Metadata

Canaxia's applications developed in-house were previously developed in a monolithic manner whereby each application performed every step in a process that was required to complete a business function. Additionally, different IT areas within Canaxia developed applications in a tactical manner with no thought on reuse or a shared enterprise view. This resulted in multiple sources for customers, accounts, billings, and manufacturing data, with no single database being the authoritative source. Each application had its own rendition of name, address, and contact information.

Kello James would like the data architecture to accommodate the establishment of an authoritative source for each data element. He has realized this will be difficult since each data element within each database is inconsistent in its usage and content. Canaxia has been good about using standard data modeling techniques and, in fact, incorporated this practice early in the application development life cycle. However, Canaxia now realizes that different modeling philosophies have emerged over time.

The various approaches to modeling have resulted in many anomalies within the Canaxia data architecture including, but not limited to, the following:

  • Identification

  • Semantic

  • Synonym

  • Homonym

Canaxia has no unified method for uniquely identifying an entity. In the sales lead database, each prospect is labeled with a sequentially assigned number, whereas in the customer database, customers are uniquely identified by their Social Security numbers. In the billing database, customers are assigned another unique identifier. No data source exists to identify how each record correlates across data sources.

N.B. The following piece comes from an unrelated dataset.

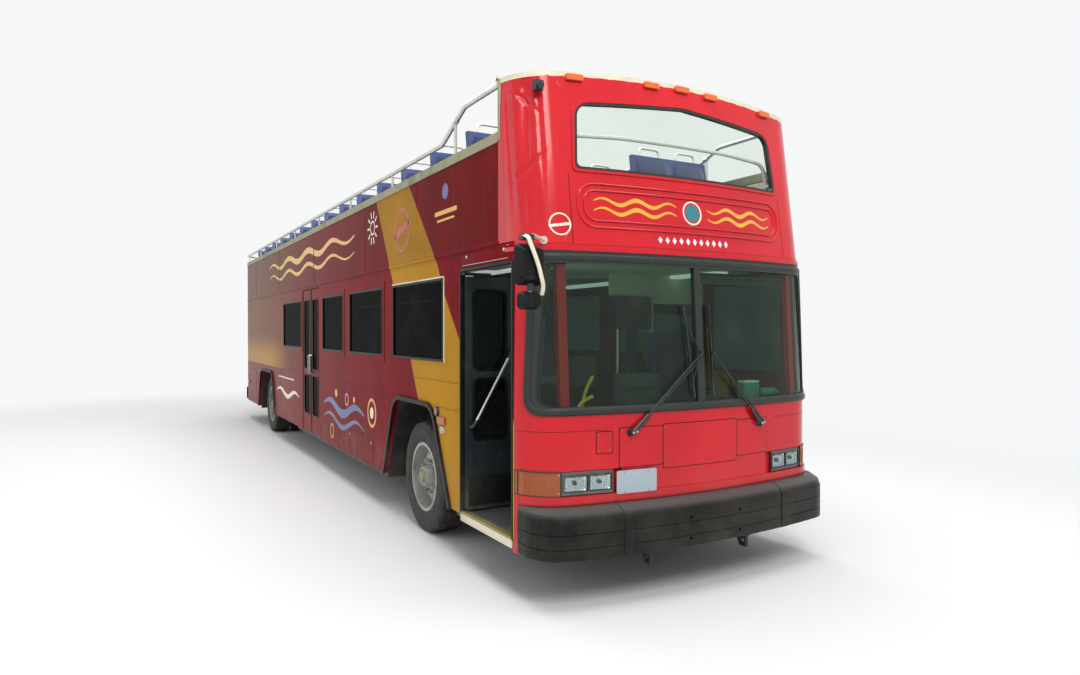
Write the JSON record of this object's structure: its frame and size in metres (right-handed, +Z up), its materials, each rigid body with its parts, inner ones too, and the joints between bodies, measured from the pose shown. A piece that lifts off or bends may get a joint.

Each database has semantically different ways of using different data values for the same data element. The Canaxia sales database refers to gender as male and female, whereas the billing database refers to gender as 0 or 1. Semantics are relevant when different values are associated with the same data element. Several of the databases have different field names for the same data element (synonym).

A data dictionary stores data definitions. A data repository manages additional information, including data ownership, the systems that use the data, the organizations the data serve, and so on.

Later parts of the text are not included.